I took another bite. I could tell that when I was done eating, I was going to have trouble staying awake.
Andi made a contemptuous clicking noise with her tongue and looked away as if to show that she thought my pitch was completely lame. Usually, I’d want to strike out against her display of rude belligerence. For some reason, though, witnessing her behavior just made me feel sorry for Mrs. Cabot.
“The money,” Andi said as if she were talking to a four-year-old. “If we give you the job, how soon would we get the money from the sale?”
“It depends on the deal we make, whether it’s an outright sale, consignment, or an auction.”

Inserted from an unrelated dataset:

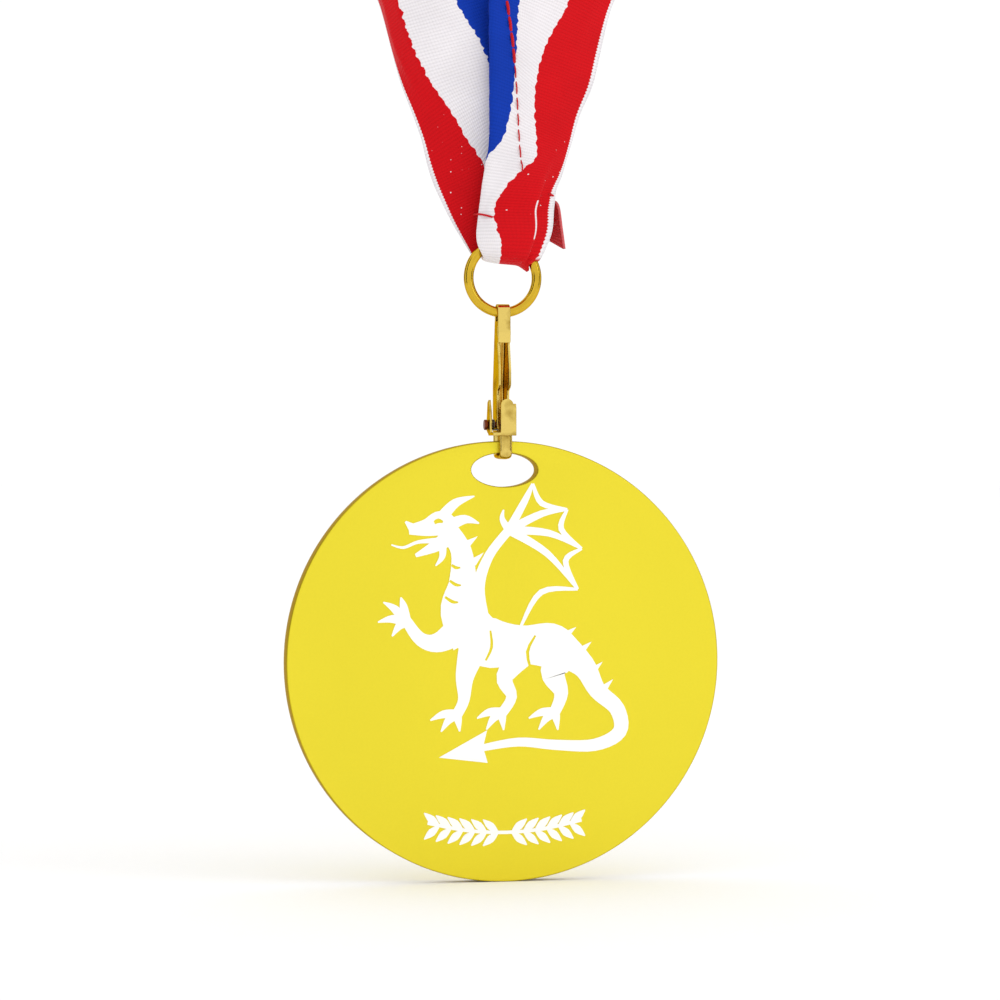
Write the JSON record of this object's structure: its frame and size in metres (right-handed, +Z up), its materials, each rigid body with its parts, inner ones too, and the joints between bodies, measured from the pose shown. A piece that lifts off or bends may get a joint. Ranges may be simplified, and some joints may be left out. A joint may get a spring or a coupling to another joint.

“Andi,” her mother said kindly, “don’t let’s get ahead of ourselves.”
Andi pushed back her chair. “Whatever. Let’s not make it more complicated than it has to be. We should let them do their appraisals, submit offers, and take the highest bidder. Period.” She stood up and turned to her mother, adding, “I’ll be upstairs when you’re done.” She stomped out of the restaurant, her anger poisoning the air.

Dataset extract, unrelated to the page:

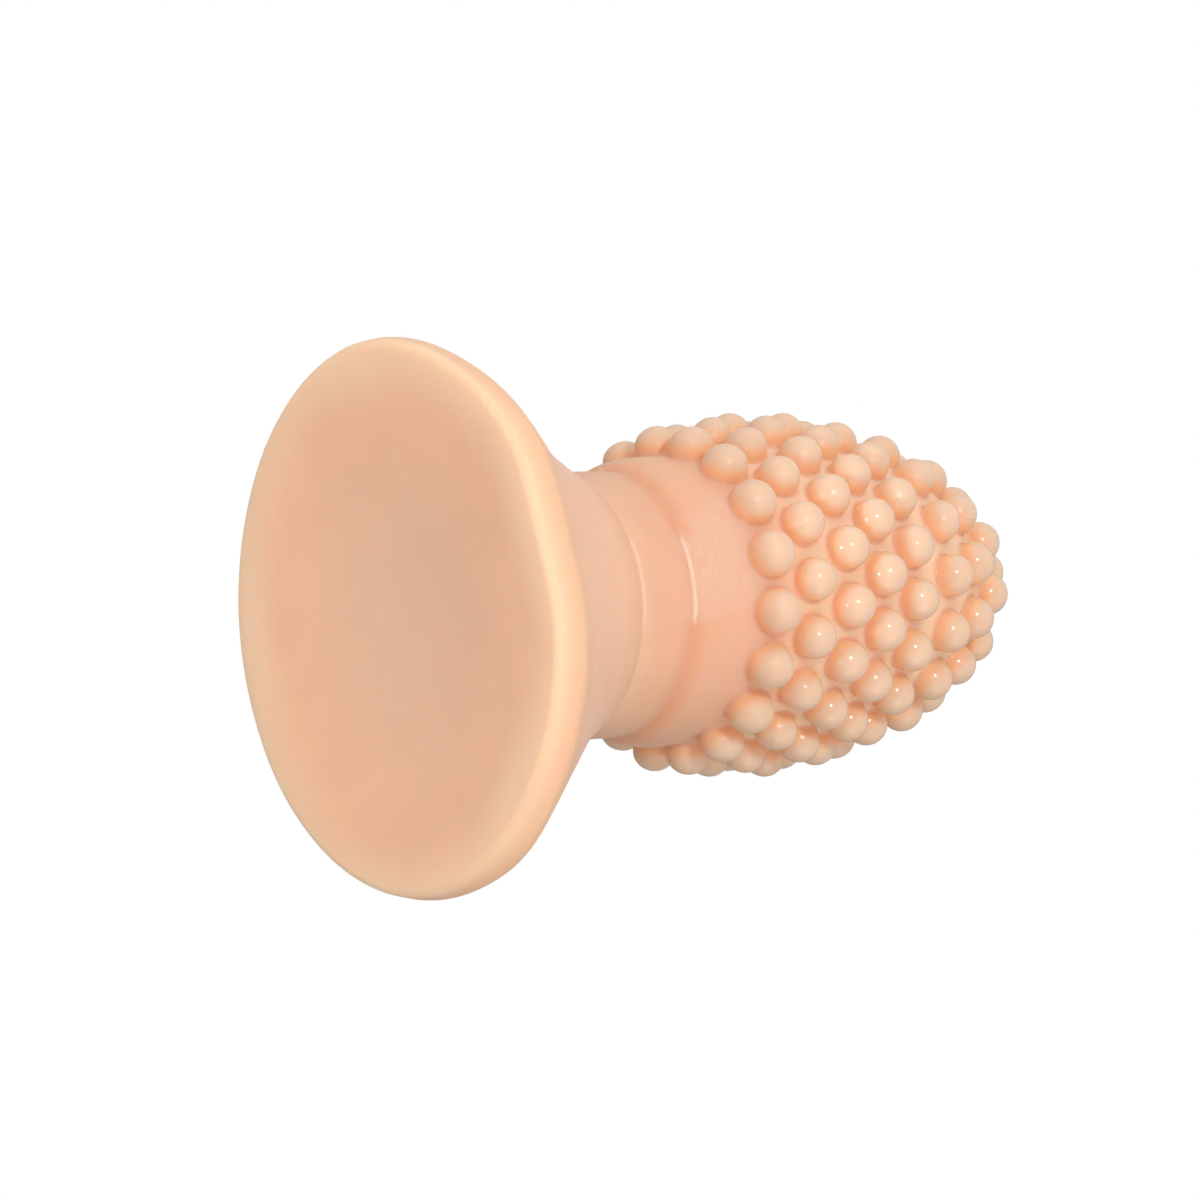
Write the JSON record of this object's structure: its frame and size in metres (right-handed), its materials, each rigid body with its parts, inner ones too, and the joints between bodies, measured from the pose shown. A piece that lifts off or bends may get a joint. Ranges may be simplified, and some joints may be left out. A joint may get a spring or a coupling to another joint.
{
  "type": "studded plug with flared base",
  "caption": "Soft moulded plug: an egg-shaped head covered in round studs, a short stepped neck that flexes, and a wide flared foot with a dished face.",
  "frame": {"origin": "middle of the foot's rim, on the plane it stands on", "axes": "+Z from the foot through the neck to the head's tip; X and Y are alike, because the object is round"},
  "size_m": [0.09, 0.09, 0.1257],
  "materials": {
    "foot": "matte",
    "neck": "satin",
    "skin": "satin",
    "studs": "satin"
  },
  "bodies": {
    "base": {"foot_disc": "foot", "foot_cone": "foot", "neck_root": "neck"},
    "neck": {"neck_collar": "neck"},
    "head": {"head_core": "skin", "stud_ring_1": "studs", "stud_ring_2": "studs", "stud_ring_3": "studs", "stud_ring_4": "studs", "stud_ring_5": "studs", "stud_ring_6": "studs", "stud_ring_7": "studs", "stud_ring_8": "studs", "stud_ring_9": "studs", "tip_stud": "studs"}
  },
  "joints": [
    {"name": "neck_bend_y", "type": "hinge", "parent": "base", "child": "neck", "pos_m": [0, 0, 0.03], "axis": [1, 0, 0], "range_deg": [-20, 20], "stiffness_Nm_per_rad": 1.4, "deforming": ["neck_root"]},
    {"name": "neck_bend_x", "type": "hinge", "parent": "neck", "child": "head", "pos_m": [0, 0, 0.0387], "axis": [0, 1, 0], "range_deg": [-20, 20], "stiffness_Nm_per_rad": 1.4, "deforming": ["neck_collar"]}
  ]
}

“Please forgive my daughter. She’s never learned patience.”
Either Mrs. Cabot was in complete denial, or that was a masterful example of understatement. I wasn’t sure how to reply. I looked at her, but her attention was focused on the far distance. She probably didn’t even realize that I was watching her. There was a hollow sadness in her voice that I recognized, and deep in her eyes I sensed a vulnerability that echoed within me. My father had died unexpectedly, too, so I thought I understood part, at least, of what she was feeling.
After the initial shock of his death had worn off, a barren loneliness set in, and was with me still. True, in the last several weeks I’d felt flickers of hope that happiness could again be mine, but those moments were brief and transitory. The big difference was that for the first time, I believed that things would get better. Mrs. Cabot was still in shock; for her, the bitter alone-ness hadn’t yet begun.
“It’s okay,” I said, finally.
“I don’t know what to do,” she said in a whisper.
Just after eleven that night, showered and wrapped in my favorite pink chenille robe, I sat on a window seat in my kitchen with my feet tucked under me, sipping, at last, my first martini of the day. The creamy cold gin soothed and calmed me.
Staring across the silver-lit meadow that backed into a thick forest, it occurred to me that I could picture Andi somehow being involved in sneaking the Renoir into my warehouse, and maybe even in her grandfather’s death. While it seemed absurd to think that Mrs. Cabot would have snuck into my warehouse and hidden behind my crates. I could easily picture Andi skulking about, her face pinched with anger. But why would she have done so? Nothing added up.
Still, her anger seemed beyond reason. Could she really be involved? No, I told myself. Such a thing would be incredible! Yet even as I silently spoke the word, a picture of her blazing eyes and sneering lips came to mind. Maybe. I shook my head, incredulous at the thought. Maybe it was true.
I realized that if I’d been thinking like a detective, I would have looked at her feet. As it was, I hadn’t once noticed either Mrs. Cabot’s or Andi’s shoes, so I had no idea whether their sizes might be nine narrow.
I needed to stop thinking.
“Chicken,” I said aloud, and smiled. “I’ll make Monterey chicken tomorrow night or Sunday.” I liked to cook, and I was good at it. Whenever I want to improve my mood, I cook.
When I was thirteen, just days before my mother’s death from lung cancer, she’d made a ceremonial presentation of her recipe box. Her handwritten index cards contained a treasure trove of family favorites, and I’d made them all, adapting the proportions so I could cook for two, and lately, for one.
I’d make Monterey chicken tomorrow or the next day, but tonight my mind wouldn’t be silenced. I sipped my drink and thought about Mr. Grant’s paintings, the Jules Tavernier garden scenes.